Traffic calming measures on the M42 which cost £40 million could be redundant if plans for a new motorway service station in Solihull are given the go-ahead, safety experts and campaigners claimed.

Concerns that congestion will return to a once-gridlocked stretch of motorway were raised on the eve of a public inquiry into plans for the station.

A Government inspector will consider two separate proposals for services along the M42 - one between Junctions 5 (Solihull) and 6 (NEC), close to the village of Catherine-de-Barnes, and a second at Junction 4 (Shirley).

Campaigners have heavily criticised plans to build on the green belt a complex which is two-and-a-half times the size of Catherine-de-Barnes.

They also claim building another junction in an already overcrowded part of the motorway network could put lives at risk.

Kevin Clinton, head of road safety at Birmingham-based Royal Society for the Prevention of Accidents (RoSPA), said the plans could jeopardise the massive improvements made in terms of combating congestion on the M42.

A series of speed cameras and electronic road signs erected on gantries between junctions 3a (M40) and 7 (M6) on the M42 has helped ease traffic congestion on a stretch of road that once had a reputation for gridlock.

The Active Traffic Management (ATM) system will now be rolled out to other parts of the country after it was branded a success by the Government.

Mr Clinton said: "The ATM seems to be working very well in terms of reducing congestion and moving traffic through that part of the motorway system.

"But building a new service station on the motorway could create problems that the ATM had sorted out.

"It has worked because it has helped to stop traffic speeding up and slowing down, but that will increase if there are cars going into and coming out of a new junction."

"The hard shoulder is used in this part of the motorway network to help traffic coming off junctions, but it makes it more complicated when you have a service station there."

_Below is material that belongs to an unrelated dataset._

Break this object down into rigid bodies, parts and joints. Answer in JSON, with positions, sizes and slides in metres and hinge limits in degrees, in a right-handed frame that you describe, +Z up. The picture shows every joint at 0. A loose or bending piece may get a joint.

The first public inquiry, which began in 1999, ended with the Secretary of State announcing that he was "minded to approve" the Catherine-de-Barnes application.

But the final go-ahead for development, which would swallow an ancient woodland, a Grade II listed farmhouse and 65 acres of green belt in the Meriden Gap, was never given.

A second public inquiry will begin tomorrow. after it was delayed from last June. The issue will be considered by a Government inspector over the next 25 days at Solihull Civic Suite.

Maggie Throup, the prospective Tory candidate for Solihull who set up Solihull Against Motorway Service Area Group, said road safety fears were a concern for residents.

Ms Throup said: "ATM and the service station are not compatible. The ATM system was set up to save lives but if the motorway becomes too complicated, and congested, then lives will be taken."

Lorely Burt, Liberal Democrat MP for Solihull, said: "The ATM system will all be for nothing if the service station is given the goahead because the M42 east of Solihull will become a car park.

"Birmingham International Airport and the National Exhibition Centre are conducting expansion plans so I cannot imagine why they would want to add to the congestion by building a service station in that area."

Caroline Spelman, Conservative MP for Meriden, said: "I just cannot understand why they are persisting with these plans.